On 1 November 2023, the Nuffield Foundation released its final report on ‘Fair Shares? Sorting out money and property on divorce’. This major research project, involving a survey of 2,415 individuals who had divorced in the past 5 years, investigated:

  • What financial arrangements were made on divorce;
  • How couples reached agreements; and
  • The short term effects of the agreements.

The project highlighted that whilst over 100,000 couples divorce each year, only a third of those couples will formalise their financial arrangements by way of a court order (imposed or by consent) which leaves a staggering c. 67,000 who don’t.

Why is this?  What is preventing couples from getting a court order and/or accessing advice?

As the report highlighted, more information and awareness is needed about how the current divorce law works in practice for everyone (not just for the uber wealthy with whom the popular press can be obsessed) so that policy can be adapted accordingly.  This is also particularly important given the Law Commission has been tasked with reviewing the 50-year old legislation that governs how a couple’s financial relationship is resolved on divorce.

Key findings of the report were:

  • Only 2 in 5 divorcees used a lawyer, whether for advice or support.
  • 12% of divorcees took no advice whatsoever (even free advice or government signposting).
  • Most couples had only modest assets and income to divide; the median net family wealth, including property and pensions, was £135,000.
  • 17% of couples had no assets to divide.
  • 37% of those surveyed were not aware of the value of their own, or their partner’s, pension pot and there was a lack of awareness about pensions generally, with only 11% of divorcees having a pension sharing arrangement.
  • Women accumulate less pension provision during marriage, are more likely to work part time (earning less than their spouse) and this impacts on their post-divorce standard of living and financial vulnerability, especially mothers with dependent children.
  • Using a lawyer suggested better outcomes than for those who did not, including increasing the likelihood of the pensions being addressed and one party receiving ongoing support.

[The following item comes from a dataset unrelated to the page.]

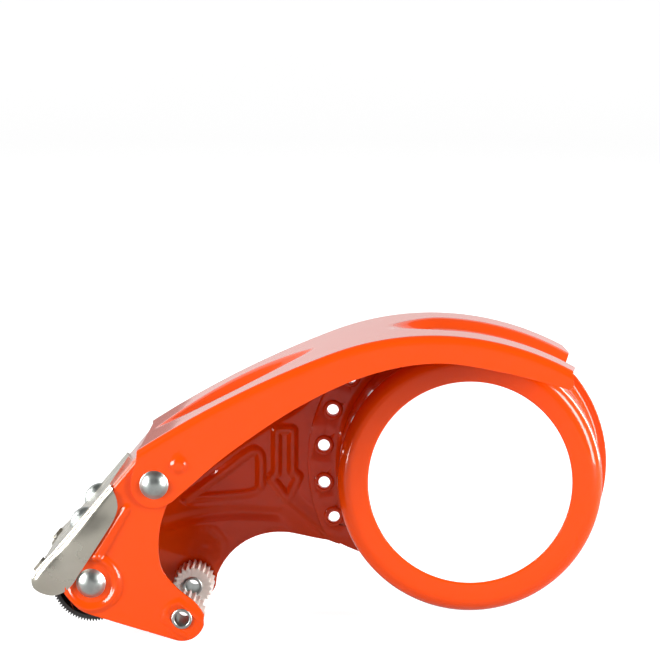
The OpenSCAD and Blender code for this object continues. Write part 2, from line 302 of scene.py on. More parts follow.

Overall, to promote ‘fair shares’, the report concluded that as well as considering the governing law, attention needs to be given to the process by which divorcees reach agreements, especially those with limited means.  Accessible and authoritative information and legal advice is needed, as well as a range of affordable dispute resolution options and signposting during the divorce process itself to ensure financial arrangements are not ignored or overlooked.  Finally, rather than setting down stringent rules for sharing assets, with the researchers thus seemingly endorsing the current discretionary approach, policy makers should ensure couples consider all resources and prospects (including pensions) when reaching a settlement, to minimise unfairness.

It remains to be seen to what extent the Law Commission will take account of this report in its own deliberations.  In the meantime, the report highlights clearly the pitfalls associated with DIY Divorce and the positive effect of legal advice.